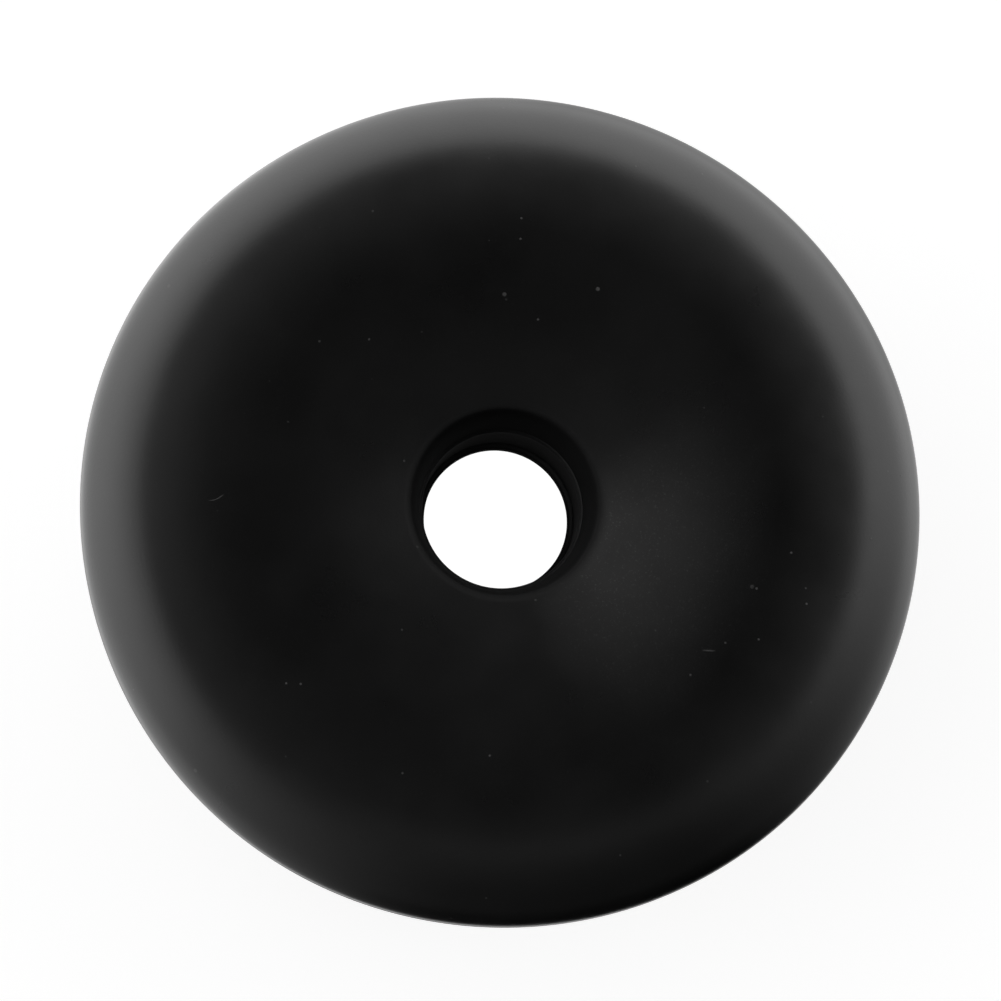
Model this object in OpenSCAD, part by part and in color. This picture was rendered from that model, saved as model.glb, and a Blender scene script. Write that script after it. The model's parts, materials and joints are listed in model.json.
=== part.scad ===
// Head of a sink plunger: a low, broad rubber cup with a rolled shoulder and a dished crown.
// The mouth is down, on the plane z = 0, and the Z axis is the axis of the head.
// The rubber is one moulding, cut here into the zones that move and fold against each other.
// A sleeve that takes the end of the handle is moulded into the hub and locked from inside the cup.

/* [Rubber head] */
// Widest diameter, across the rolled shoulder
head_d = 120; // [114:1:132]
// Height of the crest of the shoulder above the mouth
head_h = 52; // [50:1:60]
// Diameter of the crest circle
crest_d = 78; // [74:1:84]
// Depth of the dish, from the crest down to the hub
dish_depth = 4; // [3:0.5:6]
// Height of the shoulder's roll, from the crest down to the widest circle
shoulder_drop = 10; // [8:0.5:11]
// Diameter at which the crown bends down into the flank of the shoulder
bend_d = 103; // [100:1:106]
// Thickness of the rubber at the crest
crown_wall = 5; // [4:0.5:6]
// Thickness of the rubber at the widest circle
roll_wall = 7.5; // [6:0.5:9]

/* [Cup wall] */
// Outside diameter at the narrow waist of the folding wall
waist_d = 96; // [90:1:97]
// Thickness of the folding wall at the waist
waist_wall = 2.8; // [2:0.1:3.4]
// Height of the skirt, which stands on the fixture
skirt_h = 14; // [10:1:15]
// Outside diameter of the bead round the mouth
mouth_d = 106; // [102:1:110]
// Width of the flat foot that seals round the drain
foot_w = 3.6; // [2:0.1:4.5]

/* [Handle socket] */
// Depth of the tapered rubber mouth of the socket, down to the sleeve
throat_l = 7; // [5:0.5:8]
// Diameter of the handle that the socket takes
handle_d = 22.2; // [19:0.1:23]
// Clearance between the handle and the sleeve, on the diameter
handle_play = 0.3; // [0.1:0.1:0.8]
// Length of the sleeve
sleeve_l = 11.5; // [10:0.5:13]
// How far the stop at the bottom of the sleeve stands in from its bore
stop_w = 0.85; // [0.5:0.05:1.5]
// Outside diameter of the backing washer
washer_d = 42; // [38:1:43]
// Outside diameter of the lock ring
lock_d = 36; // [33:1:37]
// Number of grip notches round the lock ring
notches = 8; // [6:1:12]

/* [Hidden] */
$fn = 128;

RUBBER = "#161616";
PLASTIC = "#0e0e0f";
STEEL = "#9a9d9f";

// Steps along each curved stretch of a profile
STEPS = 14;
// Share of the height of the roll's underside over which it stays nearly upright
ROUND = 0.6;

head_r = head_d / 2;
crest_r = crest_d / 2;
widest_z = head_h - shoulder_drop;
bend = [bend_d / 2, head_h - 0.17 * shoulder_drop];
// Fall of the flank for each millimetre out from the bend
bend_fall = [1, -0.43];

// The folding wall runs from the top of the skirt to the underside of the shoulder.
fold_l = 19;
fold_top_z = skirt_h + fold_l;
waist_r = waist_d / 2;
waist_z = skirt_h + fold_l / 2;
fold_out_r = waist_r + 2.5;
fold_in_r = fold_out_r - waist_wall - 0.4;
skirt_out_r = waist_r + 2;
skirt_in_r = skirt_out_r - waist_wall - 0.7;

mouth_r = mouth_d / 2;
bead_h = 5;
foot_out_r = mouth_r - 1.2;
foot_in_r = foot_out_r - foot_w;

bore_r = (handle_d + handle_play) / 2;
sleeve_wall = 1.35;
sleeve_r = bore_r + sleeve_wall;
bore_chamfer = 0.45;
throat_r = bore_r + bore_chamfer;
stop_r = bore_r - stop_w;
stop_h = 1.5;
hub_r = 22;
hub_edge_r = sleeve_r + 1;
hub_top_z = head_h - dish_depth;
sleeve_top_z = hub_top_z - throat_l;
sleeve_bottom_z = sleeve_top_z - sleeve_l;
ring_h = 3.4;
washer_h = 1.6;
ring_z = sleeve_bottom_z + 0.5;
washer_z = ring_z + ring_h;
hub_bottom_z = washer_z + washer_h;

// The flange that is buried in the rubber of the hub
flange_r = sleeve_r + 3.6;
flange_h = 1.5;
flange_z = hub_bottom_z + 1.6;

washer_bore_r = sleeve_r + 0.3;
notch_r = 1.6;

// Points of a cubic Bezier from a to d, without its last point.
function curve(a, b, c, d) = [
    for (i = [0 : STEPS - 1])
        let (t = i / STEPS, s = 1 - t)
            s * s * s * a + 3 * s * s * t * b + 3 * s * t * t * c + t * t * t * d
];

// Height of the top of the dish at radius r. It is steepest at the hub and level at the crest.
function dish_top(r) = hub_top_z + dish_depth * sin(90 * (r - hub_edge_r) / (crest_r - hub_edge_r));

// Height of the underside of the dish at radius r. It is level at the hub and at the crest.
function dish_under(r) =
    let (u = (r - hub_r) / (crest_r - hub_r))
        hub_bottom_z + (head_h - crown_wall - hub_bottom_z) * (1 - cos(180 * u)) / 2;

// Radii at even steps from r0 to r1.
function radii(r0, r1) = [for (i = [0 : STEPS]) r0 + (r1 - r0) * i / STEPS];

// Points along the top and the underside of the dish, from r0 to r1.
function along_top(r0, r1) = [for (r = radii(r0, r1)) [r, dish_top(r)]];
function along_under(r0, r1) = [for (r = radii(r0, r1)) [r, dish_under(r)]];

// The ring that stands on the fixture, with a bead and a flat foot round the mouth.
module skirt() {
    neck_r = mouth_r - 1.6;
    outer = concat(
        curve([skirt_out_r, skirt_h], [skirt_out_r + 0.5, skirt_h - 4],
            [neck_r, bead_h + 3], [neck_r, bead_h]),
        curve([neck_r, bead_h], [neck_r, bead_h - 1.2],
            [mouth_r, bead_h - 1.2], [mouth_r, bead_h - 2.6]),
        curve([mouth_r, bead_h - 2.6], [mouth_r, 0.9], [mouth_r - 0.5, 0], [foot_out_r, 0])
    );
    inner = concat(
        [[foot_out_r, 0]],
        curve([foot_in_r, 0], [foot_in_r - 1, 0.6], [foot_in_r - 1.4, 2], [foot_in_r - 1.4, 4]),
        curve([foot_in_r - 1.4, 4], [foot_in_r - 1.4, 7], [skirt_in_r - 0.2, skirt_h - 5],
            [skirt_in_r, skirt_h]),
        [[skirt_in_r, skirt_h]]
    );
    color(RUBBER)
        rotate_extrude()
            polygon(concat(outer, inner));
}

// The thin wall that folds as the head is pushed down.
module flex_wall() {
    outer = concat(
        curve([fold_out_r, fold_top_z], [waist_r + 0.7, fold_top_z - 2],
            [waist_r, waist_z + 4], [waist_r, waist_z]),
        curve([waist_r, waist_z], [waist_r, waist_z - 4],
            [skirt_out_r - 0.5, skirt_h + 4], [skirt_out_r, skirt_h]),
        [[skirt_out_r, skirt_h]]
    );
    waist_in_r = waist_r - waist_wall;
    inner = concat(
        curve([skirt_in_r, skirt_h], [skirt_in_r - 0.2, skirt_h + 4],
            [waist_in_r, waist_z - 4], [waist_in_r, waist_z]),
        curve([waist_in_r, waist_z], [waist_in_r, waist_z + 4],
            [waist_in_r + 0.4, fold_top_z - 3], [fold_in_r, fold_top_z]),
        [[fold_in_r, fold_top_z]]
    );
    color(RUBBER)
        rotate_extrude()
            polygon(concat(outer, inner));
}

// The rolled ring round the crown, from the crest over the widest circle to the fold.
module shoulder() {
    roll_h = widest_z - fold_top_z;
    in_r = head_r - roll_wall;
    in_z = widest_z - 1;
    outer = concat(
        curve([crest_r, head_h], [(crest_r + bend.x) / 2, head_h], bend - 2.8 * bend_fall, bend),
        curve(bend, bend + 3 * bend_fall, [head_r, widest_z + 3.4], [head_r, widest_z]),
        curve([head_r, widest_z], [head_r, widest_z - ROUND * roll_h],
            [fold_out_r + 5.5, fold_top_z + 2.2], [fold_out_r, fold_top_z]),
        [[fold_out_r, fold_top_z]]
    );
    inner = concat(
        curve([fold_in_r, fold_top_z], [fold_in_r + 1.6, fold_top_z + 4],
            [in_r, in_z - 4], [in_r, in_z]),
        curve([in_r, in_z], [in_r, in_z + 3],
            [crest_r + 8, head_h - crown_wall], [crest_r, head_h - crown_wall]),
        [[crest_r, head_h - crown_wall]]
    );
    color(RUBBER)
        rotate_extrude()
            polygon(concat(outer, inner));
}

// The dished web between the crest and the hub, which deepens under a push.
module dish_web() {
    color(RUBBER)
        rotate_extrude()
            polygon(concat(along_top(hub_r, crest_r), along_under(crest_r, hub_r)));
}

// The thick rubber round the handle hole, moulded over the sleeve and its flange.
module hub() {
    color(RUBBER)
        rotate_extrude()
            polygon(concat(
                [
                    [sleeve_r, flange_z + flange_h],
                    [sleeve_r, sleeve_top_z]
                ],
                curve([throat_r, sleeve_top_z], [throat_r + 0.4, sleeve_top_z + 0.57 * throat_l],
                    [hub_edge_r - 0.9, hub_top_z - 0.3], [hub_edge_r, hub_top_z]),
                along_top(hub_edge_r, hub_r),
                [
                    [hub_r, hub_bottom_z],
                    [sleeve_r, hub_bottom_z],
                    [sleeve_r, flange_z],
                    [flange_r, flange_z],
                    [flange_r, flange_z + flange_h]
                ]
            ));
}

// The sleeve that the handle pushes into, with a stop at its lower end.
module socket_sleeve() {
    color(PLASTIC)
        rotate_extrude()
            polygon([
                [stop_r, sleeve_bottom_z],
                [sleeve_r, sleeve_bottom_z],
                [sleeve_r, flange_z],
                [flange_r, flange_z],
                [flange_r, flange_z + flange_h],
                [sleeve_r, flange_z + flange_h],
                [sleeve_r, sleeve_top_z],
                [throat_r, sleeve_top_z],
                [bore_r, sleeve_top_z - bore_chamfer],
                [bore_r, sleeve_bottom_z + stop_h],
                [stop_r, sleeve_bottom_z + stop_h]
            ]);
}

// The steel washer that spreads the pull of the handle over the hub.
module backing_washer() {
    color(STEEL)
        translate([0, 0, washer_z])
            difference() {
                cylinder(h = washer_h, d = washer_d);
                translate([0, 0, -1])
                    cylinder(h = washer_h + 2, r = washer_bore_r);
            }
}

// The ring that locks on the lower end of the sleeve, with notches to turn it by.
module lock_ring() {
    color(PLASTIC)
        translate([0, 0, ring_z])
            difference() {
                cylinder(h = ring_h, d = lock_d);
                translate([0, 0, -1])
                    cylinder(h = ring_h + 2, r = sleeve_r);
                for (i = [0 : notches - 1])
                    rotate([0, 0, i * 360 / notches])
                        translate([lock_d / 2, 0, -1])
                            cylinder(h = ring_h + 2, r = notch_r);
            }
}

skirt();
flex_wall();
shoulder();
dish_web();
hub();
socket_sleeve();
backing_washer();
lock_ring();
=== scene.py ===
"""Looks for the head of a sink plunger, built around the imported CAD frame.

The head stands mouth down on the floor, with its axis on +Z. All lengths are in metres.
Every piece is a ring, made by turning a closed outline about the axis.
"""

import json
import math

import bpy
import numpy as np
from mathutils import Matrix, Vector


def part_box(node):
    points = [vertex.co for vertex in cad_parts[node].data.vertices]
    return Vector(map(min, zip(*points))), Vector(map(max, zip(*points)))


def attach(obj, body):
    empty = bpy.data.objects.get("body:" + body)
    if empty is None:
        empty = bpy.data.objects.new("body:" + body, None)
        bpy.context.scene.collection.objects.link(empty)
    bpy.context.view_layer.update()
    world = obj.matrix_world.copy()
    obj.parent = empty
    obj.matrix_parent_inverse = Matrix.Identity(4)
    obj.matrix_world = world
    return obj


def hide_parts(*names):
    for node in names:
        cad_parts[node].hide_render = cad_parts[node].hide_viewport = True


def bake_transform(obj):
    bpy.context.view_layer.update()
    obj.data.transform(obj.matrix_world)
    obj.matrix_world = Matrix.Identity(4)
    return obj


MM = 0.001
SEGMENTS = 288

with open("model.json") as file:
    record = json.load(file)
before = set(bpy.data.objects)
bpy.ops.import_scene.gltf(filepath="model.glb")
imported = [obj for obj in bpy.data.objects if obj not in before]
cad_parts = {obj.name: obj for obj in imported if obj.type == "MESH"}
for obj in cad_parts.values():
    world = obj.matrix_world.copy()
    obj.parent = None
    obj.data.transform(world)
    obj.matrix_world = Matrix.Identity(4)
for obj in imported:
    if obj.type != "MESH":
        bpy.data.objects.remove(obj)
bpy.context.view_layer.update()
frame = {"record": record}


# ---------------------------------------------------------------- dimensions from the frame

def node_r(node):
    """Outer radius of a round CAD node."""
    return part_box(node)[1].x


def node_z(node):
    """Lowest and highest height of a CAD node."""
    low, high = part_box(node)
    return low.z, high.z


# shoulder: the crest circle, the bend of the crown and the widest circle
HEAD_R = node_r("shoulder")
CREST_R = node_r("dish_web")
BEND_R = 51.5 * MM
FOLD_Z, CREST_Z = node_z("shoulder")
SHOULDER_DROP = 10.0 * MM
WIDEST_Z = CREST_Z - SHOULDER_DROP
CROWN_WALL = 5.0 * MM
ROLL_WALL = 7.5 * MM

# folding wall and skirt
SKIRT_Z = node_z("skirt")[1]
MOUTH_R = node_r("skirt")
WAIST_WALL = 2.8 * MM
FOLD_OUT_R = node_r("flex_wall")
FOLD_IN_R = FOLD_OUT_R - WAIST_WALL - 0.4 * MM
WAIST_R = FOLD_OUT_R - 2.5 * MM
WAIST_Z = (SKIRT_Z + FOLD_Z) / 2

# sleeve, and the hub with its tapered mouth
SOCKET = next(m for m in frame["record"]["mounts"] if m["name"] == "handle_socket")
BORE_R = SOCKET["dims"]["r_mm"] * MM
SLEEVE_R = BORE_R + 1.35 * MM
SLEEVE_BOTTOM_Z, SLEEVE_TOP_Z = node_z("socket_sleeve")
FLANGE_R = node_r("socket_sleeve")
THROAT_R = BORE_R + 0.45 * MM
THROAT_L = 7.0 * MM
HUB_R = node_r("hub")
HUB_EDGE_R = SLEEVE_R + 1.0 * MM
HUB_BOTTOM_Z = node_z("hub")[0]
HUB_TOP_Z = SLEEVE_TOP_Z + THROAT_L

# washer and lock ring
WASHER_R = node_r("backing_washer")
WASHER_BOTTOM_Z, WASHER_TOP_Z = node_z("backing_washer")
LOCK_R = node_r("lock_ring")
RING_BOTTOM_Z, RING_TOP_Z = node_z("lock_ring")
NOTCHES = 8
NOTCH_R = 1.6 * MM


# ---------------------------------------------------------------- outlines

def curve(a, b, c, d, steps):
    """Points of a cubic Bezier from a to d, without its last point."""
    a, b, c, d = (np.array(p, float) for p in (a, b, c, d))
    t = np.arange(steps)[:, None] / steps
    s = 1 - t
    return list(s**3 * a + 3 * s * s * t * b + 3 * s * t * t * c + t**3 * d)


def ease(u):
    """0 to 1 over a stretch, level at both ends."""
    return (1 - math.cos(math.pi * u)) / 2


def dish_top(r):
    """Height of the top of the dish at radius r. It is steepest at the hub and level at the crest."""
    turn = math.pi / 2 * (r - HUB_EDGE_R) / (CREST_R - HUB_EDGE_R)
    return HUB_TOP_Z + (CREST_Z - HUB_TOP_Z) * math.sin(turn)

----

◆ **Directions for this task**:
Begin with the line containing "over the hub.", end with the line containing "bpy.context.scene.collection.objects.link(empty)", and repeat every line in that stretch exactly.

◆ **Result**:
// The steel washer that spreads the pull of the handle over the hub.
module backing_washer() {
    color(STEEL)
        translate([0, 0, washer_z])
            difference() {
                cylinder(h = washer_h, d = washer_d);
                translate([0, 0, -1])
                    cylinder(h = washer_h + 2, r = washer_bore_r);
            }
}

// The ring that locks on the lower end of the sleeve, with notches to turn it by.
module lock_ring() {
    color(PLASTIC)
        translate([0, 0, ring_z])
            difference() {
                cylinder(h = ring_h, d = lock_d);
                translate([0, 0, -1])
                    cylinder(h = ring_h + 2, r = sleeve_r);
                for (i = [0 : notches - 1])
                    rotate([0, 0, i * 360 / notches])
                        translate([lock_d / 2, 0, -1])
                            cylinder(h = ring_h + 2, r = notch_r);
            }
}

skirt();
flex_wall();
shoulder();
dish_web();
hub();
socket_sleeve();
backing_washer();
lock_ring();
=== scene.py ===
"""Looks for the head of a sink plunger, built around the imported CAD frame.

The head stands mouth down on the floor, with its axis on +Z. All lengths are in metres.
Every piece is a ring, made by turning a closed outline about the axis.
"""

import json
import math

import bpy
import numpy as np
from mathutils import Matrix, Vector


def part_box(node):
    points = [vertex.co for vertex in cad_parts[node].data.vertices]
    return Vector(map(min, zip(*points))), Vector(map(max, zip(*points)))


def attach(obj, body):
    empty = bpy.data.objects.get("body:" + body)
    if empty is None:
        empty = bpy.data.objects.new("body:" + body, None)
        bpy.context.scene.collection.objects.link(empty)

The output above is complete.